--- Task data ---
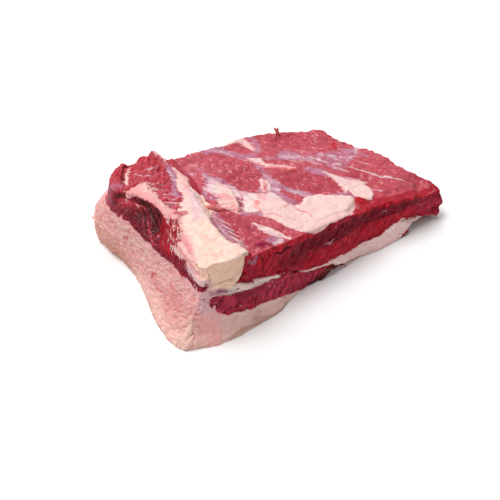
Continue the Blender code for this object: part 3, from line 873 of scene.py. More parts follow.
# the raised thick end: the hard fat, its strip to the back, the left branch and the mound
moundGrain = (0.75, 0.62, 0.2)
ridgeMarks = [
    lean("mound", [(50, 230), (58, 150), (92, 132), (116, 176), (118, 215), (100, 240)], soft=6, above=60),
    tint("leanBright", [(60, 220), (80, 228), (106, 214), (100, 196), (76, 204)], soft=14, amount=0.35,
        above=60),
    # a painted lavender sheen along the mound's left edge
    film("lavender", [(50, 222), (54, 208), (58, 198)], [4, 6, 4], above=60),
    # hard fat and the strip of it that runs to the back
    fat("cream", [(20, 20), (36, 18), (80, 20), (87, 32), (89, 50), (88, 70), (90, 90), (102, 102),
        (110, 110), (112, 120), (116, 134), (111, 142), (113, 150), (116, 158), (123, 168), (116, 174),
        (120, 183), (114, 188), (117, 196), (122, 206), (124, 222), (114, 222), (113, 206), (114, 194),
        (115, 186), (114, 178), (106, 165), (100, 158), (94, 147), (92, 141), (90, 134), (88, 128),
        (82, 121), (68, 119), (60, 116), (54, 96), (48, 76), (41, 56), (34, 40)], rise=0.8, edge=2,
        fray=1.2, grain=topGrain, above=70),
    fat("pinkPale", [(26, 50), (40, 52), (42, 56), (48, 72), (55, 92), (62, 112), (56, 118), (46, 104),
        (34, 76)], sharp=0.6, fray=2.6, grain=(0.6, 0.72, 0.3), above=70),
    fatTint("pinkPale", [(96, 134), (108, 158), (114, 176), (118, 214)], [12, 16, 18, 22], soft=8),
    fatTint("pink", [(100, 140), (106, 148)], [5, 5], soft=4, amount=0.7),
    fatTint("pink", [(112, 170), (116, 176), (118, 182)], [4, 6, 3], soft=5, amount=0.5),
    fatTint("filmPale", [(82, 100), (92, 118), (104, 138)], [12, 12, 8], soft=9, amount=0.7),
    film("lavender", [(98, 164), (106, 180), (110, 194), (116, 190), (114, 176), (104, 162)], amount=0.95,
        above=60),
    film("filmPale", [(100, 160), (104, 170), (108, 182)], [2.4, 4, 2.4], soft=3, amount=0.8, above=60),
    fatTint("white", [(114, 140), (120, 158), (119, 180)], [5, 5, 5], soft=5, amount=0.8),
    lean("lean", [(113, 207), (111, 196), (110, 190)], [4, 6, 2], soft=3, rise=-0.5, edge=2, fray=1.5,
        grain=topGrain, above=70),
    fatTint("pink", [(46, 66), (52, 84), (60, 104), (64, 114)], [6, 9, 10, 12], soft=9, amount=0.5),
    fatTint("rose", [(58, 112), (62, 117), (66, 118)], [6, 6, 4], soft=5, amount=0.6),
    fatTint("pinkPale", [(62, 90), (70, 70), (78, 52)], [3, 4, 3], soft=5, amount=0.6),
    fatTint("pinkPale", [(44, 56), (60, 44), (84, 38)], [3, 4, 3], soft=6, amount=0.5),
    fatTint("pink", [(60, 72), (72, 66), (84, 66)], [1, 1.6, 1], amount=0.4),
    # left branch over the hollow
    fat("pinkPale", [(54, 116), (56, 126), (57, 140), (57, 153), (55, 166), (55, 178), (53, 190), (59, 188),
        (66, 186), (73, 182), (77, 177), (74, 168), (72, 156), (70, 146), (69, 137), (68, 128), (72, 116),
        (62, 108)], rise=1.6, edge=3, sharp=0.6, fray=1.8, grain=moundGrain, above=70),
    fatTint("rose", [(62, 116), (62, 142), (64, 160), (64, 186)], [16, 14, 16, 20], soft=6, amount=0.5,
        above=70),
    fatTint("whitePink", [(62, 124), (65, 142), (69, 160), (70, 176)], [3, 3, 4, 3], soft=5, amount=0.5),
    film("filmWhite", [(72, 174), (78, 166), (84, 158)], [2, 2.4, 1], soft=2.5, amount=0.8, above=70),
    film("filmWhite", [(74, 182), (82, 174), (90, 166)], [1.6, 2, 1], soft=2.5, amount=0.7, above=70),
    film("filmWhite", [(70, 158), (75, 150), (79, 142)], [1.6, 2, 1], soft=2.5, above=70),
    fatTint("rose", [(56, 118), (58, 140), (58, 164), (56, 188)], [3, 4, 5, 5], soft=5, amount=0.6,
        above=70),
    fatTint("salmon", [(66, 150), (70, 144)], [2, 3], amount=0.5, above=70),
    # red side of the hard fat near its top
    lean("edgeRed", [(48, 119), (56, 117), (62, 110), (56, 96), (50, 88), (44, 86), (38, 96), (42, 112)],
        rise=-0.6, edge=2, fray=1.6, grain=(0.6, 0.72, 0.3), above=70),
    film("pinkPale", [(46, 122), (62, 114), (58, 94), (48, 84), (36, 86), (34, 112)], soft=4, amount=0.75,
        grain=(0.6, 0.72, 0.3), above=86, broken=True),
    fatTint("rose", [(52, 88), (48, 78), (44, 66)], [5, 5, 4], soft=5, amount=0.8, above=70),
    fatTint("capRed", [(49, 84), (46, 74)], [1.2, 1.8], soft=2, amount=0.6, above=70),
    fatTint("capRed", [(45, 74), (42, 64)], [1, 1.6], soft=2, amount=0.5, above=70),
    lean("mound", [(66, 133), (70, 141), (72, 150)], [1.5, 2.5, 1.5], soft=2, amount=0.8, rise=-0.6,
        edge=1.5, above=70),
    # islets of lean in the fat
    fatTint("islet", [(64.5, 120), (71, 120.5), (78, 114.5), (77, 109.5), (70, 111), (65, 115.5)], soft=2.4,
        above=70, steady=True),
    fatTint("pinkPale", [(70.5, 116), (73.5, 114)], [1.2, 1], soft=2, amount=0.5, above=70),
    fat("whitePink", [(71, 142), (77, 135), (83, 126)], [1.6, 2.4, 1.6], rise=0.4, edge=2, above=70),
    lean("lean", [(70, 138), (75, 130), (79, 122)], [3, 4.4, 1], soft=2, rise=-0.6, edge=2, fray=1.0,
        above=70),
    tint("mauve", [(70, 138), (73, 133)], [3, 4], soft=3, above=70),
    # the line that divides the mound, and its folds, painted dark as their shade
    fat("whitePink", [(64, 199), (70, 207), (78, 215), (86, 223)], [4, 3.4, 2.4, 1], rise=0.6, edge=2,
        sharp=0.6, above=70),
    crease("leanDark", [(60, 202), (67, 210), (75, 219), (83, 227)], [2, 3, 3, 2], soft=3, amount=0.8,
        rise=-2.0, edge=2, above=70),
    crease("leanDark", [(82, 170), (88, 168), (97, 158)], [1, 1.6, 1], amount=0.6, rise=-1.2, edge=1.5,
        above=70),
    crease("leanDark", [(96, 204), (98, 196), (104, 190)], [1, 1.6, 1], amount=0.5, rise=-1.0, edge=1.5,
        above=70),
    film("filmPale", [(88, 198), (94, 194), (102, 193)], [2, 2.6, 1.5], soft=2.4, above=70),
    film("lavender", [(98, 160), (94, 150), (86, 138)], [6, 7, 4], soft=4, amount=0.8, above=70),
    film("lavender", [(84, 158), (88, 148), (84, 138)], [4, 6, 3], amount=0.5, above=70),
    film("filmPale", [(78, 152), (88, 146)], [1.4, 2.2], soft=1.6, amount=0.8, above=70),
    film("filmPale", [(80, 138), (90, 134)], [1.4, 2.4], soft=1.6, amount=0.9, above=70),
    film("filmPale", [(76, 200), (80, 192), (90, 184)], [1.4, 2, 1.4], soft=2, amount=0.5, above=70),
    tint("lean", [(70, 186), (74, 206), (90, 206), (96, 186)], soft=8, amount=0.6, above=70),
]

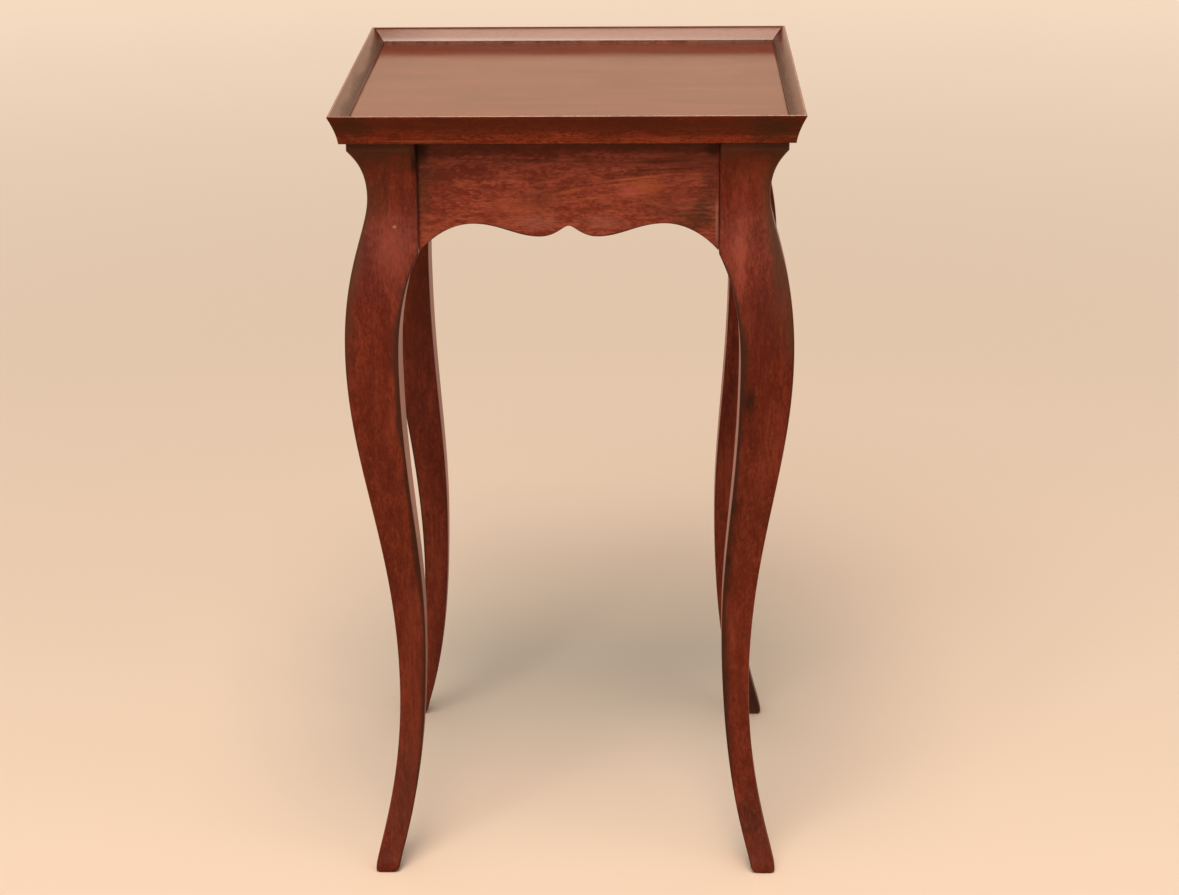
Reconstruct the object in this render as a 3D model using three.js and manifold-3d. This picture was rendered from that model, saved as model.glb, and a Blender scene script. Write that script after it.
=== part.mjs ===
// Accent table: a square tray top on a scalloped frame and four cabriole legs.
// Millimetres, +Z up, front towards -Y. The origin is on the floor under the middle of the table.
// Each corner and each side is made once, for the back right corner and the back side, and then
// turned into its four places by quarter turns.
import * as THREE from 'three';
import { mergeVertices } from 'three/addons/utils/BufferGeometryUtils.js';
import Module from 'manifold-3d';

const wasm = await Module();
wasm.setup();

// Clearances and tool overrun
const seatGap = 0.3; // between any two pieces that seat on each other
const cutOverrun = 5; // how far a cutter runs past the face that it opens

// Tray: four mitred mouldings round a rabbeted panel
const topWidth = 356; // lip to lip, both ways
const rimHeight = 22.7;
const noseRadius = 1.3; // rounded lip of the moulding
const coveReach = 7.2; // lip beyond the foot of the moulding
const coveLean = 1.1; // how far the cove has leaned out at its control height
const coveBend = 9.1; // control height of the cove above the foot
const bevelRun = 10.7; // sloping inner face, from the lip inwards
const bevelDrop = 10.2;
const panelThickness = 10;
const ledgeWidth = 10.5; // foot of the moulding under the panel's rabbet
const ledgeThickness = 5;

// Legs: sawn from square stock, the same curve on both faces. Reaches go out from the inner
// faces of the square post, heights go up from the floor, drops go down from the leg's top.
const legHeight = 612;
const topOverhang = 11.8; // lip beyond the crown of the leg
const crownReach = 52.2; // square post, with the flare at its top
const crownLip = 6.3; // upright edge above the flare
const neckReach = 39;
const neckDrop = 45;
const kneeReach = 58.2;
const kneeDrop = 165;
const ankleReach = 27.6;
const ankleHeight = 158;
const footReach = 50.2;
const footHeel = 30.6; // inner edge of the foot
const hollowReach = 5.1; // inner edge at its thinnest, over the ankle
const hollowHeight = 212;
const hockReach = 16.9; // inner edge behind the knee
const hockDrop = 174;
const arrisRadius = 2; // eased long edges
const footEase = 2.2; // eased edge under the foot, inwards
const footEaseHeight = 5.5;

// Aprons: scalloped boards, tenoned into the posts
const apronThickness = 19;
const apronSetback = 2; // apron face behind the neck of the leg
const apronEndDepth = 87.5; // at the post, where the leg's inner curve starts
const archDepth = 66.2; // at the top of each arch
const lobeDepth = 76.4; // at the two low points by the middle
const peakDepth = 67.9; // at the small peak in the middle
const tenonThickness = 8;
const tenonShoulder = 9; // above and below the tenon
const mortiseWeb = 3; // wood left between a leg's two mortises

// Corner blocks and their screws
const blockContact = 30; // glued length along each apron
const blockHeight = 19;
const screwLength = 22; // under the head
const shankRadius = 2;
const pointLength = 5;
const headRadius = 4;
const headHeight = 2.6;
const apronBite = 13; // screw point inside the apron
const panelBite = 5.7; // screw point inside the panel

// Shares for the curves between the named sizes above. A pair says how far along a curve its
// two handles stand; a bend says how much of the curve's rise its second handle has made.
const footHandleShares = [0.08, 0.42];
const calfHandleShares = [0.42, 0.68];
const kneeHandleShares = [0.58, 0.79];
const flareHandleShares = [0.57, 0.83];
const flareBendShare = 0.645;
const heelHandleShares = [0.08, 0.29];
const hollowHandleShares = [0.31, 0.57];
const hockHandleShares = [0.15, 0.63];
const hockBendShare = 0;
const lobeShare = 0.193; // place of the low point, of the half apron
const archShare = 0.64; // place of the arch top, of the half apron
const peakHandleShares = [0.182, 0.455];
const waveHandleShares = [0.355, 0.605];
const endHandleShares = [0.39, 0.756];
const endBendShare = 0.448;

// Counts
const legSteps = 10; // in each curve of the leg's outer edge
const innerSteps = 24; // in each curve of its inner edge, read between points
const scallopSteps = 12;
const arrisSteps = 3;
const coveSteps = 8;
const roundSides = 16;

// Sizes that follow from the ones above
const quarterTurn = Math.PI / 2;
const lipReach = topWidth / 2;
const postFace = lipReach - topOverhang - crownReach; // inner faces of the posts, from the middle
const trayFloor = legHeight + seatGap; // underside of the tray
const wallReach = lipReach - bevelRun;
const ledgeReach = wallReach - ledgeWidth;
const apronOuter = postFace + neckReach - apronSetback;
const apronInner = apronOuter - apronThickness;
const halfApron = postFace - seatGap;
const neckHeight = legHeight - neckDrop;
const kneeHeight = legHeight - kneeDrop;
const hockHeight = legHeight - hockDrop;
const postFoot = legHeight - apronEndDepth; // where the leg's inner curve leaves the post
const tenonInner = apronInner + (apronThickness - tenonThickness) / 2;
const tenonEnd = tenonInner - seatGap - mortiseWeb - seatGap;
const tenonDrop = apronEndDepth - tenonShoulder;
const blockOuter = apronInner - seatGap;
const blockFar = 2 * (postFace - seatGap) - blockOuter; // contact nearest the post
const blockNear = blockFar - blockContact;
const blockFoot = legHeight - blockHeight;
const blockMiddle = (blockOuter + (blockFar + blockNear) / 2) / 2;
const boreRadius = shankRadius + seatGap;
const sinkRadius = headRadius + seatGap;

const mahogany = new THREE.MeshStandardMaterial({ color: 0x6e2a1c, roughness: 0.34, metalness: 0 });
const trayFinish = new THREE.MeshStandardMaterial({ color: 0x6a3020, roughness: 0.22, metalness: 0 });
const blockWood = new THREE.MeshStandardMaterial({ color: 0xb98c5c, roughness: 0.7, metalness: 0 });
const zincSteel = new THREE.MeshStandardMaterial({ color: 0xa9a79c, roughness: 0.4, metalness: 1 });

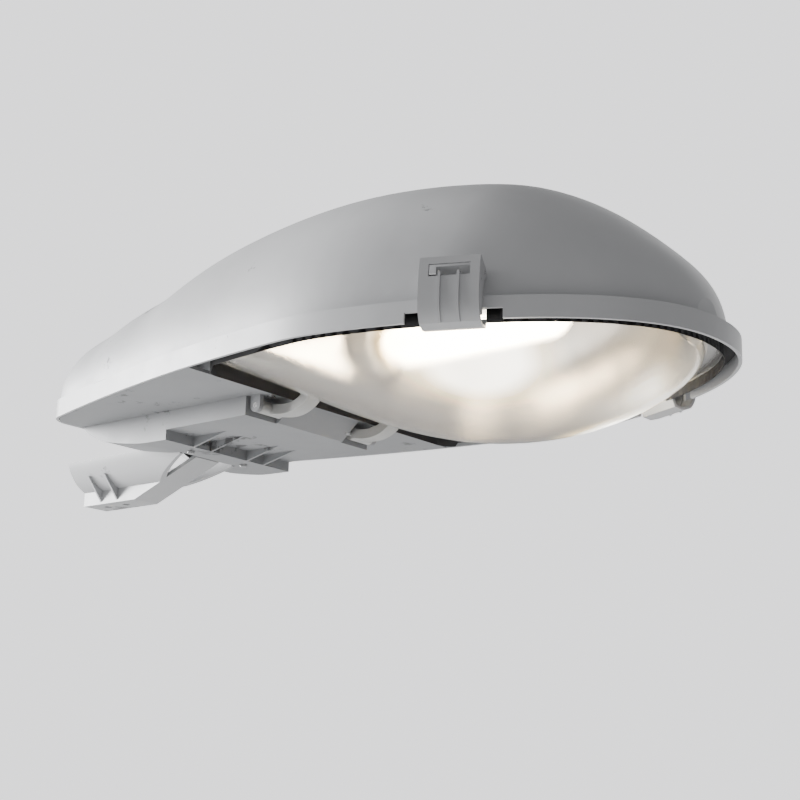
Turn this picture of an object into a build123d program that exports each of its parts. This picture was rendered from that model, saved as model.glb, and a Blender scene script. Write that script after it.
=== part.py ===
"""Street lantern head with a hinged bowl, side clips and an under-slung spigot clamp.

The frame has +X from the pole towards the lamp, +Y to the left of that and +Z up.
The origin is on the axis of the pole spigot, half way along the clamp.
"""
from build123d import *
from math import atan2, cos, pi, sin
import os

os.makedirs("parts", exist_ok=True)

# ---------------------------------------------------------------- driving sizes
# Canopy
CANOPY_LENGTH = 670.0
CANOPY_WIDTH = 393.0
CANOPY_HEIGHT = 173.0
CANOPY_REAR = 20.0
REAR_WIDTH = 246.0
REAR_CORNER_RADIUS = 28.0
WIDEST_SHARE = 0.587
BAND_HEIGHT = 18.0
LEDGE_WIDTH = 10.5
LEDGE_LEAST = 0.06
CANOPY_WALL = 3.0
RIM_ABOVE_AXIS = 8.0

# Spigot clamp
SPIGOT_DIAMETER = 76.0
SPIGOT_CLEARANCE = 0.3
SPIGOT_RELIEF = 0.7
RELIEF_X = 57.0
TROUGH_WALL = 4.0
TROUGH_REAR = -50.0
TROUGH_DROP = 11.5
TROUGH_FRONT = 117.0
EAR_REAR = 71.0
EAR_FRONT = 113.0
EAR_OUTREACH = 72.0
EAR_THICKNESS = 5.0
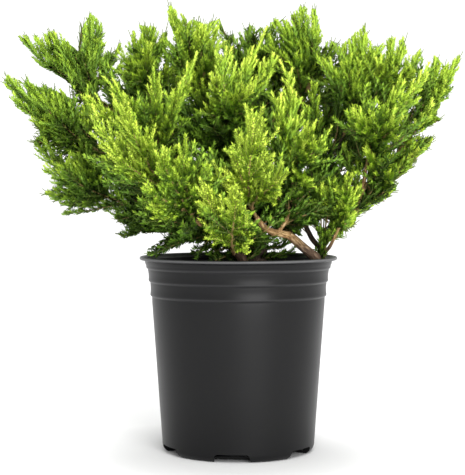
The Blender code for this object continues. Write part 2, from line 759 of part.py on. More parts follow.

--- What you should do ---
How many lines of these entries contain "parts"? Answer with the number and nothing else.

--- Response below ---
4